Tool to check what alternate allele is dominant across samples per line of the VCF file.
2
0
Entering edit mode
3.0 years ago
halo22 ▴ 290

Hello All,

I am very new to WGS analysis. I have a multisample VCF file that I have annotated using snpEFF. I wanted to see if I can find what alternate alleles are conserved between samples for each genomic location. For eg: Chr1 pos: 1001, has a reference A and the alternate allele seen are T, AAT, TTT, AA and there are 10 samples. I want to count what samples have TTT, AA and so on. This way I can understand what allele is dominant across samples for each position.

All help is appreciated

Thanks.

next-gen WGS • 831 views
0
Entering edit mode
3.0 years ago
Carambakaracho ★ 3.1k

I made very good experiences with the bioconductor vcfR package.

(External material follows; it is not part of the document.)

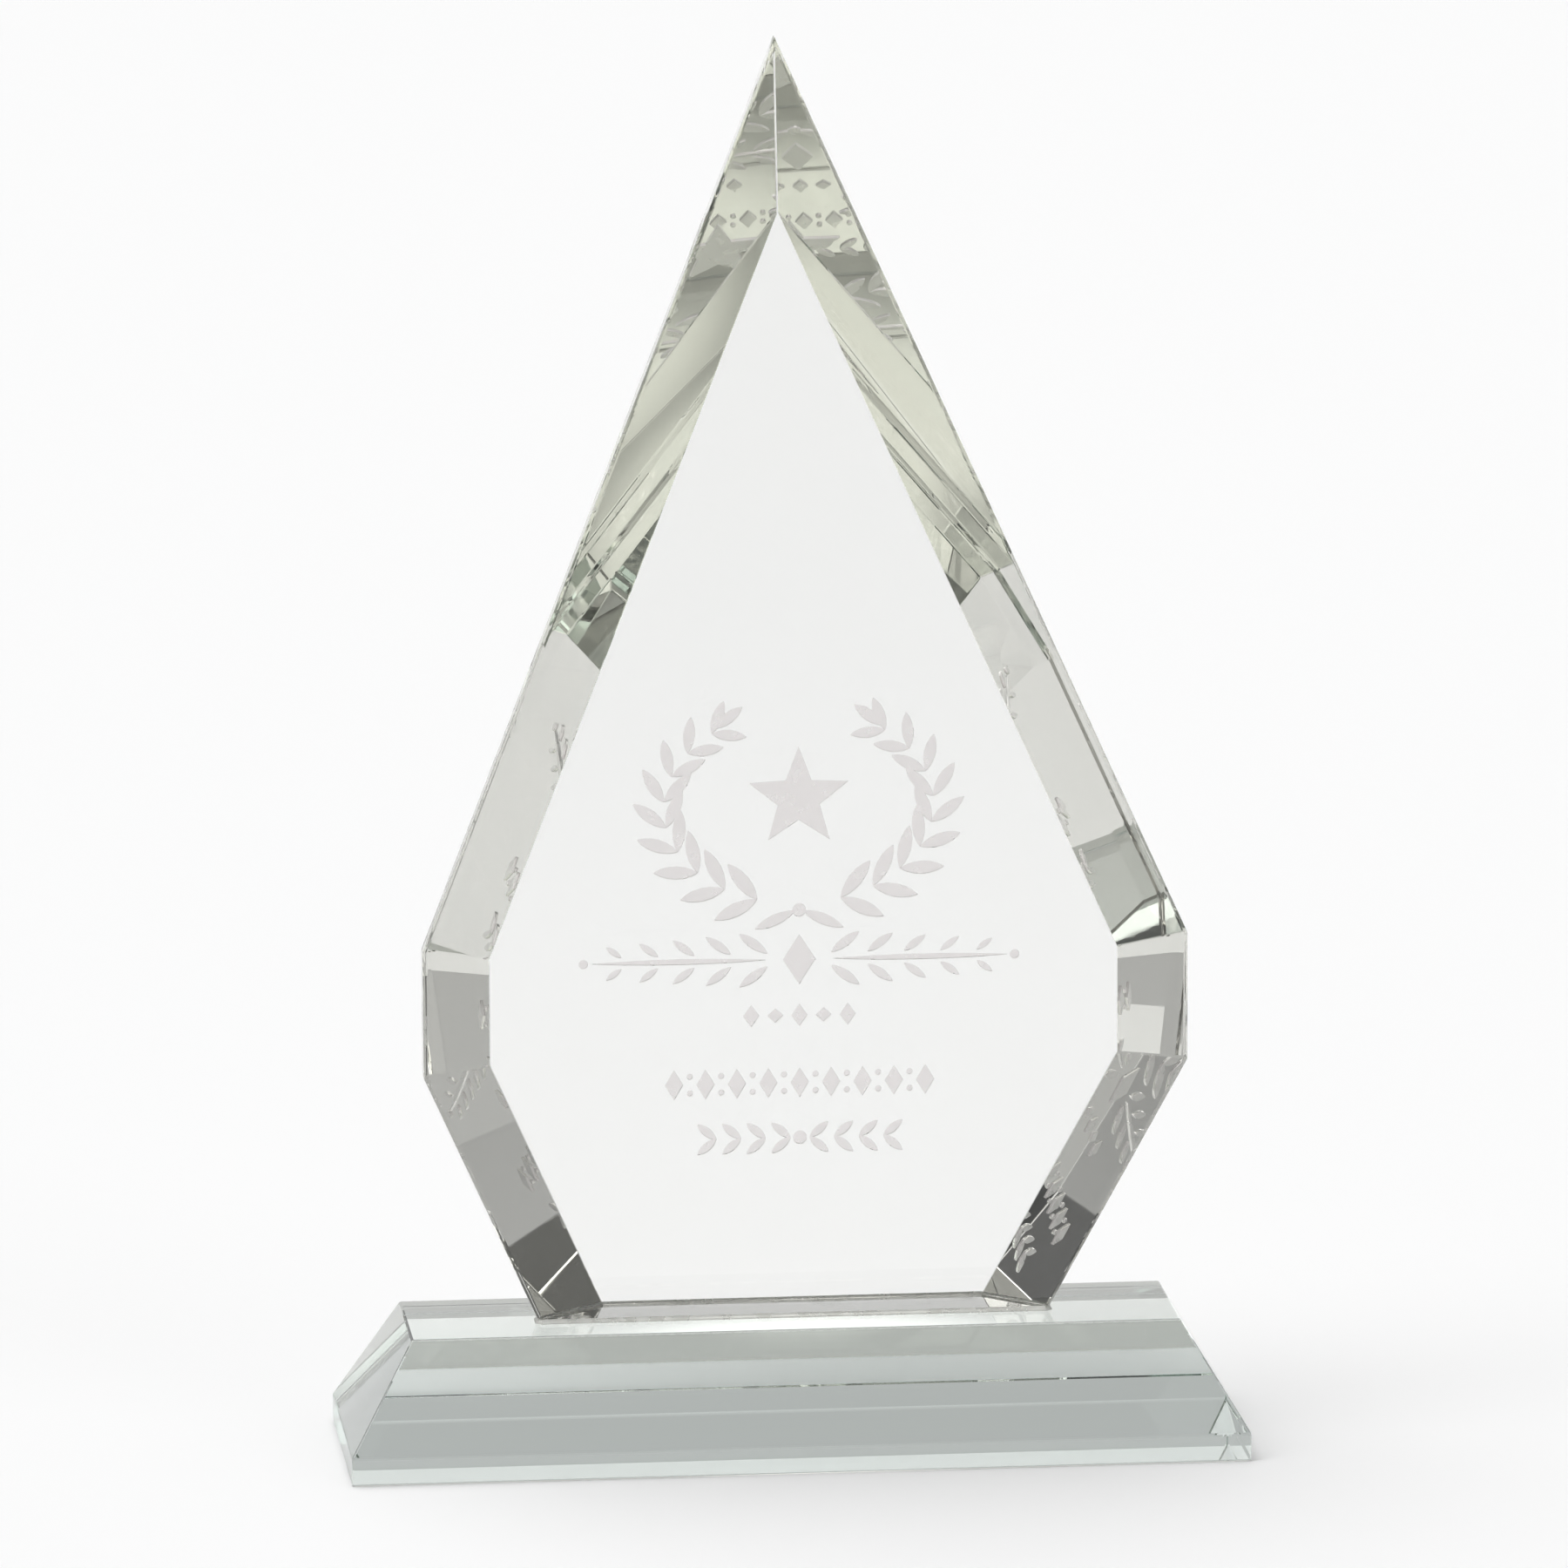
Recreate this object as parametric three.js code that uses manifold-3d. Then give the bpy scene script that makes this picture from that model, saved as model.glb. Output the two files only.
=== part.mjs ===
// Clear crystal award: an arrowhead plaque, ground with a wide bevel round its back,
// bonded upright on a bevelled base block by a thin film of clear adhesive.
// Millimetres, +Z up. The origin is the middle of the base's underside and the
// engraved front face looks towards -Y.
import * as THREE from 'three';
import { mergeVertices } from 'three/addons/utils/BufferGeometryUtils.js';
import Module from 'manifold-3d';

const wasm = await Module();
wasm.setup();

// ---- Base block -------------------------------------------------------------
const BASE_WIDTH = 160;
const BASE_DEPTH = 49.5;
const BASE_HEIGHT = 23.9;
const BASE_RIM_HEIGHT = 4.9;
const BASE_END_SLOPE_RUN = 11.5;
const BASE_FACE_SLOPE_RUN = 9.8;

// ---- Plaque, with heights counted from its foot -----------------------------
const PLAQUE_HEIGHT = 229.4;
const PLAQUE_THICKNESS = 19.3;
const SHOULDER_WIDTH = 136.3;
const SHOULDER_LOW_HEIGHT = 44.8;
const SHOULDER_HIGH_HEIGHT = 67.7;
const FOOT_WIDTH = 91.2;
const RIM_THICKNESS = 3.4;
const FRONT_ARRIS = 0.6;

// Each side is ground to its own bevel, measured inwards across the back face.
const LOWER_LEFT_BEVEL = 11.4;
const LEFT_BEVEL = 12.8;
const UPPER_LEFT_BEVEL = 13.4;
const UPPER_RIGHT_BEVEL = 12.1;
const RIGHT_BEVEL = 11.2;
const LOWER_RIGHT_BEVEL = 9.3;

// The plaque is ground by hand: its corners are not quite centred on the base.
const APEX_OFFSET = -2.1;
const SHOULDER_OFFSET = 2.9;
const FOOT_OFFSET = 0.5;

// The plaque stands at the back of the base's flat top, this far short of its rear edge.
const REAR_LEDGE = 0.9;

// ---- Bond -------------------------------------------------------------------
const ADHESIVE_THICKNESS = 0.2;

// ---- Heights and depths that follow -----------------------------------------
const FOOT_Z = BASE_HEIGHT + ADHESIVE_THICKNESS;
const BACK_Y = BASE_DEPTH / 2 - BASE_FACE_SLOPE_RUN - REAR_LEDGE;
const FRONT_Y = BACK_Y - PLAQUE_THICKNESS;
const RIM_BACK_Y = FRONT_Y + RIM_THICKNESS;

// A grinding block reaches past the whole award, whatever its size.
const BLOCK_SIZE = 4 * (BASE_WIDTH + BASE_HEIGHT + PLAQUE_HEIGHT);
const UP = new THREE.Vector3(0, 0, 1);

/** Turns a closed three.js geometry into a solid that can be cut. */
function toSolid(geometry) {
  const bare = geometry.index ? geometry.toNonIndexed() : geometry.clone();
  bare.deleteAttribute('normal');
  bare.deleteAttribute('uv');
  const merged = mergeVertices(bare);
  return new wasm.Manifold(new wasm.Mesh({
    numProp: 3,
    vertProperties: new Float32Array(merged.attributes.position.array),
    triVerts: new Uint32Array(merged.index.array),
  }));
}

/** Turns a cut solid back into a geometry with flat facets. */
function toGeometry(solid) {
  const mesh = solid.getMesh();
  const indexed = new THREE.BufferGeometry();
  indexed.setAttribute('position', new THREE.BufferAttribute(mesh.vertProperties, 3));
  indexed.setIndex(new THREE.BufferAttribute(mesh.triVerts, 1));
  const flat = indexed.toNonIndexed();
  flat.computeVertexNormals();
  return flat;
}

/** Grinds off all that lies beyond the plane through a point, on its outward side. */
function grind(solid, point, outward) {
  const block = new THREE.BoxGeometry(BLOCK_SIZE, BLOCK_SIZE, BLOCK_SIZE);
  block.translate(0, 0, BLOCK_SIZE / 2);
  const turn = new THREE.Quaternion().setFromUnitVectors(UP, outward.clone().normalize());
  block.applyQuaternion(turn);
  block.translate(point.x, point.y, point.z);
  return solid.subtract(toSolid(block));
}

/** A named piece with its own finish. */
function piece(name, geometry, finish) {
  const mesh = new THREE.Mesh(geometry, new THREE.MeshStandardMaterial(finish));
  mesh.name = name;
  return mesh;
}

/** The plaque's corners in its front plane (x, height above its foot), going clockwise. */
function plaqueCorners() {
  const halfShoulder = SHOULDER_WIDTH / 2;
  const halfFoot = FOOT_WIDTH / 2;
  return [
    new THREE.Vector2(FOOT_OFFSET - halfFoot, 0),
    new THREE.Vector2(SHOULDER_OFFSET - halfShoulder, SHOULDER_LOW_HEIGHT),
    new THREE.Vector2(SHOULDER_OFFSET - halfShoulder, SHOULDER_HIGH_HEIGHT),
    new THREE.Vector2(APEX_OFFSET, PLAQUE_HEIGHT),
    new THREE.Vector2(SHOULDER_OFFSET + halfShoulder, SHOULDER_HIGH_HEIGHT),
    new THREE.Vector2(SHOULDER_OFFSET + halfShoulder, SHOULDER_LOW_HEIGHT),
    new THREE.Vector2(FOOT_OFFSET + halfFoot, 0),
  ];
}

/** The ground sides: all of the outline but the foot, each with its normal and its bevel. */
function groundSides() {
  const corners = plaqueCorners();
  const bevels = [
    LOWER_LEFT_BEVEL,
    LEFT_BEVEL,
    UPPER_LEFT_BEVEL,
    UPPER_RIGHT_BEVEL,
    RIGHT_BEVEL,
    LOWER_RIGHT_BEVEL,
  ];
  return bevels.map((bevel, i) => {
    const along = corners[i + 1].clone().sub(corners[i]).normalize();
    return { corner: corners[i], normal: new THREE.Vector2(-along.y, along.x), bevel };
  });
}

/** How far along the foot a side's bevel reaches where it meets the back face. */
function reachAlongFoot(side) {
  return side.bevel / Math.abs(side.normal.x);
}

/** Upright plaque: the outline in full thickness, then each side ground front and back. */
function makePlaque() {
  const blank = new THREE.ExtrudeGeometry(new THREE.Shape(plaqueCorners()), {
    depth: PLAQUE_THICKNESS,
    bevelEnabled: false,
  });
  blank.rotateX(Math.PI / 2);
  blank.translate(0, BACK_Y, FOOT_Z);

  let solid = toSolid(blank);
  const bevelDepth = BACK_Y - RIM_BACK_Y;
  for (const { corner, normal, bevel } of groundSides()) {
    const onRim = new THREE.Vector3(corner.x, RIM_BACK_Y, FOOT_Z + corner.y);
    const backward = new THREE.Vector3(normal.x * bevelDepth, bevel, normal.y * bevelDepth);
    solid = grind(solid, onRim, backward);

    const onArris = new THREE.Vector3(corner.x, FRONT_Y + FRONT_ARRIS, FOOT_Z + corner.y);
    const forward = new THREE.Vector3(normal.x, -1, normal.y);
    solid = grind(solid, onArris, forward);
  }
  return piece('plaque', toGeometry(solid), {
    color: 0xeef2f1,
    roughness: 0.02,
    metalness: 0,
    transparent: true,
    opacity: 0.35,
  });
}

/** Base block: a slab whose four upright sides are ground back above a square rim. */
function makeBase() {
  const slab = new THREE.BoxGeometry(BASE_WIDTH, BASE_DEPTH, BASE_HEIGHT);
  slab.translate(0, 0, BASE_HEIGHT / 2);

  let solid = toSolid(slab);
  const slopeRise = BASE_HEIGHT - BASE_RIM_HEIGHT;
  for (const side of [-1, 1]) {
    const onEndRim = new THREE.Vector3(side * BASE_WIDTH / 2, 0, BASE_RIM_HEIGHT);
    solid = grind(solid, onEndRim, new THREE.Vector3(side * slopeRise, 0, BASE_END_SLOPE_RUN));

    const onFaceRim = new THREE.Vector3(0, side * BASE_DEPTH / 2, BASE_RIM_HEIGHT);
    solid = grind(solid, onFaceRim, new THREE.Vector3(0, side * slopeRise, BASE_FACE_SLOPE_RUN));
  }
  return piece('base_block', toGeometry(solid), {
    color: 0xe6ecec,
    roughness: 0.02,
    metalness: 0,
    transparent: true,
    opacity: 0.35,
  });
}

/** Film of clear adhesive that fills the bond between the plaque's foot and the base. */
function makeAdhesive() {
  const sides = groundSides();
  const leftX = FOOT_OFFSET - FOOT_WIDTH / 2;
  const rightX = FOOT_OFFSET + FOOT_WIDTH / 2;
  const footprint = new THREE.Shape([
    new THREE.Vector2(leftX, FRONT_Y + FRONT_ARRIS),
    new THREE.Vector2(rightX, FRONT_Y + FRONT_ARRIS),
    new THREE.Vector2(rightX, RIM_BACK_Y),
    new THREE.Vector2(rightX - reachAlongFoot(sides[sides.length - 1]), BACK_Y),
    new THREE.Vector2(leftX + reachAlongFoot(sides[0]), BACK_Y),
    new THREE.Vector2(leftX, RIM_BACK_Y),
  ]);
  const film = new THREE.ExtrudeGeometry(footprint, {
    depth: ADHESIVE_THICKNESS,
    bevelEnabled: false,
  });
  film.translate(0, 0, BASE_HEIGHT);
  return piece('adhesive_film', film, {
    color: 0xf4f6f2,
    roughness: 0.1,
    metalness: 0,
    transparent: true,
    opacity: 0.5,
  });
}

const award = new THREE.Group();
award.add(makeBase(), makeAdhesive(), makePlaque());

export default award;
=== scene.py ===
import math

import bmesh
import bpy
from mathutils import Matrix, Vector


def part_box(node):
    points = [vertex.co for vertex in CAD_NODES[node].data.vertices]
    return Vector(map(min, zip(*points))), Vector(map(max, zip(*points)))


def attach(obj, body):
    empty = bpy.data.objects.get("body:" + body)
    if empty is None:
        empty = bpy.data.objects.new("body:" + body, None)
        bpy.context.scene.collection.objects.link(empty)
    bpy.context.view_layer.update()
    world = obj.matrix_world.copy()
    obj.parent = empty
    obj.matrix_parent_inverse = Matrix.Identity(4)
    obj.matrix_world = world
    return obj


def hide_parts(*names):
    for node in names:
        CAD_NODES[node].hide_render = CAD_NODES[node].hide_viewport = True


bl_info = {
    "name": "Crystal award",
    "version": (1, 0, 0),
    "blender": (4, 5, 0),
    "location": "View3D > Sidebar > Crystal award",
    "description": "Ground and polished crystal plaque, engraved and bonded to its base block",
    "category": "Object",
}

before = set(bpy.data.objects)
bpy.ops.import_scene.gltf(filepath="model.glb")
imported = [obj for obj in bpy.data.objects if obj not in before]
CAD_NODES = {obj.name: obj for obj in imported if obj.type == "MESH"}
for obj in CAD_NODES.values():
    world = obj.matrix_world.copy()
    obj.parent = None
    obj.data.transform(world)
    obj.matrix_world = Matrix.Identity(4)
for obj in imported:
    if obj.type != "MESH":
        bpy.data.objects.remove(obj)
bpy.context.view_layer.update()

MM = 0.001
PLAQUE_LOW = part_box("plaque")[0]
BASE_LOW, BASE_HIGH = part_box("base_block")
FILM_LOW, FILM_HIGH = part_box("adhesive_film")

# Every mark of the engraving lies within this reach of a point on its middle line.
ENGRAVING_REACH = 50 * MM
ENGRAVING_MIDDLE_Z = 97 * MM


# ---- Sizes and colours that a user would change --------------------------------

class PlaqueSettings(bpy.types.PropertyGroup):
    polish_width: bpy.props.FloatProperty(
        name="Polished edge",
        description="Width of the fine polished chamfer on every edge of the plaque",
        default=0.22 * MM,
        min=0.02 * MM,
        max=0.25 * MM,
        precision=5,
        unit="LENGTH",
        subtype="DISTANCE",
    )
    engraving_depth: bpy.props.FloatProperty(
        name="Engraving depth",
        description="How deep the engraving is blasted into the front face",
        default=0.3 * MM,
        min=0.1 * MM,
        max=1.5 * MM,
        precision=5,
        unit="LENGTH",
        subtype="DISTANCE",
    )
    engraving_centre: bpy.props.FloatProperty(
        name="Engraving centre",
        description="How far the engraving's middle line stands to the right of the base's middle",
        default=1.6 * MM,
        precision=5,
        unit="LENGTH",
        subtype="DISTANCE",
    )
    refraction: bpy.props.FloatProperty(
        name="Refractive index",
        description="Refractive index of the crystal",
        default=1.52,
        min=1.4,
        max=1.8,
    )
    tint: bpy.props.FloatVectorProperty(
        name="Crystal tint",
        description="Colour that thick crystal leans to",
        default=(0.924, 0.923, 0.908),
        size=3,
        min=0.0,
        max=1.0,
        subtype="COLOR",
    )
    tint_density: bpy.props.FloatProperty(
        name="Tint density",
        description="How strongly a metre of crystal takes up light",
        default=25.0,
        min=0.0,
        max=400.0,
    )
    frost_colour: bpy.props.FloatVectorProperty(
        name="Frost colour",
        description="Colour of the blasted surface inside the engraving",
        default=(0.70, 0.655, 0.655),
        size=3,
        min=0.0,
        max=1.0,
        subtype="COLOR",
    )
    frost_roughness: bpy.props.FloatProperty(
        name="Frost roughness",
        description="How far the blasted surface scatters what shows through it",
        default=0.34,
        min=0.0,
        max=1.0,
        subtype="FACTOR",
    )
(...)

In case you're new to R, too and this is a one-off project, there's nothing wrong to just use Excel and multiple text-to-column operations to split the data (provided your machine is powerful enough to handle it). It's a bit tedious, but the learning curve is less steep

0
Entering edit mode

there's nothing wrong to just use Excel

1
Entering edit mode

:-D damn it, I got the excel shame AND didn't realise the thread was 20 days old.

@halo22 you better not use my excel advise and try to hire with Pierre I guess.

@pierre or anyone as this is most likely irrelevant for the OP anyway, does biostars feature strikeout markdown?

Cheers

0
Entering edit mode

Thank you, guys! I wrote my own to get this done.

0
Entering edit mode
3.0 years ago

plink2 --vcf <VCF path> --freq counts

gets this information for you. (Remove 'counts' if you want proportions instead.)